Their Child's Food Allergies
Half the time, when someone brings up an allergy, further down into the conversation it is revealed that it isn't a real allergy per se, it is just something that they "think" their kid might not react so well to because they had a tummy ache one time when they were a baby.
Honestly, this makes me angry because there are kids out there with real, life-threatening food allergies. Don't try to feign food allergies when you're just being weird about me serving non-organic cupcakes to the kids at a party. Unless your kid has a real food allergy, and not just the kind where you are morally opposed to a certain type of food, this is not a topic I want to go into with you.
Of course, once in a while, I like to indulge in some good, old-fashioned complaining about my husband to get something off my chest with a good friend. But with casual mom friends at the playground or with the large audience of a mom group meetup, I'm not about to go deep.

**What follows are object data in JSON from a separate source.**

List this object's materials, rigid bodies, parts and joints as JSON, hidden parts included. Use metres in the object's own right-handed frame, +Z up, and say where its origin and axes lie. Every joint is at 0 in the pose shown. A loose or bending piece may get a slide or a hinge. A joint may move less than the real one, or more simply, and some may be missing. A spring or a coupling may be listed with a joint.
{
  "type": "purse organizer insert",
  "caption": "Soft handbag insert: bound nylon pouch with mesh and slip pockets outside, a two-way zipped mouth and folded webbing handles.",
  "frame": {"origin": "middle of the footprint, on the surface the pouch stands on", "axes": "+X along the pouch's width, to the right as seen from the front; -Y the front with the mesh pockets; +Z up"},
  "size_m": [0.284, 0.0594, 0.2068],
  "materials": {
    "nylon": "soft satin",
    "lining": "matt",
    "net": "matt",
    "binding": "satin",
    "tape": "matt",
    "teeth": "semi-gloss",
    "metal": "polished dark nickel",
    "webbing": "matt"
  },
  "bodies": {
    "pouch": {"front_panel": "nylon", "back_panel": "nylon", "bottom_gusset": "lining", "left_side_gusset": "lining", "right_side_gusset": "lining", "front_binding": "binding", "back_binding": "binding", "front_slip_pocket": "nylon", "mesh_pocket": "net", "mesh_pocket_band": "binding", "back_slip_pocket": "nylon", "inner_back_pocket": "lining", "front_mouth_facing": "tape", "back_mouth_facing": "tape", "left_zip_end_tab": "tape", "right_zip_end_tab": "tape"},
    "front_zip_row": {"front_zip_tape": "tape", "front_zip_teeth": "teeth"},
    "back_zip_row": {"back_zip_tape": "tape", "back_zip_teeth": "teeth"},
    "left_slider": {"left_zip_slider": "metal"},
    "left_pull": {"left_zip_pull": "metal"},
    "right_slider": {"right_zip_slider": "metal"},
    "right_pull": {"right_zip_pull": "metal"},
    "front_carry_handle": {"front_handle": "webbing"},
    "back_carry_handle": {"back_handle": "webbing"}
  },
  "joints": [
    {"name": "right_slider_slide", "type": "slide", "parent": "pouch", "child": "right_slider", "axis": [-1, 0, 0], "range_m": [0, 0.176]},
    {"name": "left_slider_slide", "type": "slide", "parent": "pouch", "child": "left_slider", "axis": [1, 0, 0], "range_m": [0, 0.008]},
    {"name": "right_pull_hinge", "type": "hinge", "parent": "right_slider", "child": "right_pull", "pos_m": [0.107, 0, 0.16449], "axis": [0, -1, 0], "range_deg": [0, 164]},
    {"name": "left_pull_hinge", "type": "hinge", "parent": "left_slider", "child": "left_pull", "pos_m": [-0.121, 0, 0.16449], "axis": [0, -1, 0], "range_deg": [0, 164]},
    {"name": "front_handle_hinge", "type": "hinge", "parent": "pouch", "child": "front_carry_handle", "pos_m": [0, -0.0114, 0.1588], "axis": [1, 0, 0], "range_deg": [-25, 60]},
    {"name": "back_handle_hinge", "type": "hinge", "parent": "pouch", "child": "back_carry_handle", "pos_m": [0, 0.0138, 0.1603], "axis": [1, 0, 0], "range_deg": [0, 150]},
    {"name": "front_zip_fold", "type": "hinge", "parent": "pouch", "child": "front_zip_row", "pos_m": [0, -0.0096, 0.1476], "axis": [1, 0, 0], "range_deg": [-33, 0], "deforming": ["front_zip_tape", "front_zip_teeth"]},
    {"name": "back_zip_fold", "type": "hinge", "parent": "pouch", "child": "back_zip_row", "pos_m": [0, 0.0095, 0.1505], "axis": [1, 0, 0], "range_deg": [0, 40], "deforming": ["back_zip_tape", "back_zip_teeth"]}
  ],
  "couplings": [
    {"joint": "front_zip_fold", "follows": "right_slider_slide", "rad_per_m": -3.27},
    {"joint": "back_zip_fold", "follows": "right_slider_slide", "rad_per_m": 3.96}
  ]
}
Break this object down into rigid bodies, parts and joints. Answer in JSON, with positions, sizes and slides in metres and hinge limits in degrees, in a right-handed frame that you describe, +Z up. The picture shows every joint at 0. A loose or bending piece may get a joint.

Some moms assume that once they all convene the default setting is to go into "partner bashing mode." Like, here we are, all together with these kids, let's talk about the people who aren't here taking care of the babies and how much they suck. Not everyone is down to dump on their partners and it can make people uncomfortable.
Bedtimes And Wakeup Times
The topic of sleep tends to come up in a ton of mom conversations but, the truth is, we all hate talking about it. It is exhausting and frustrating to talk about how little sleep we are getting thanks to our progeny or to even listen to someone else's bed time routine with their child. There's no magic pill and no secret thing that works like a charm.
I don't know why we torture ourselves by talking this topic to death, but moms can't help it. We experience little joy in sharing our sleep struggles and even when we try to ask for help from our friends, we very rarely implement someone else's "strategy." I don't know why we do this thing we hate doing. Call it a "Mommy Mystery."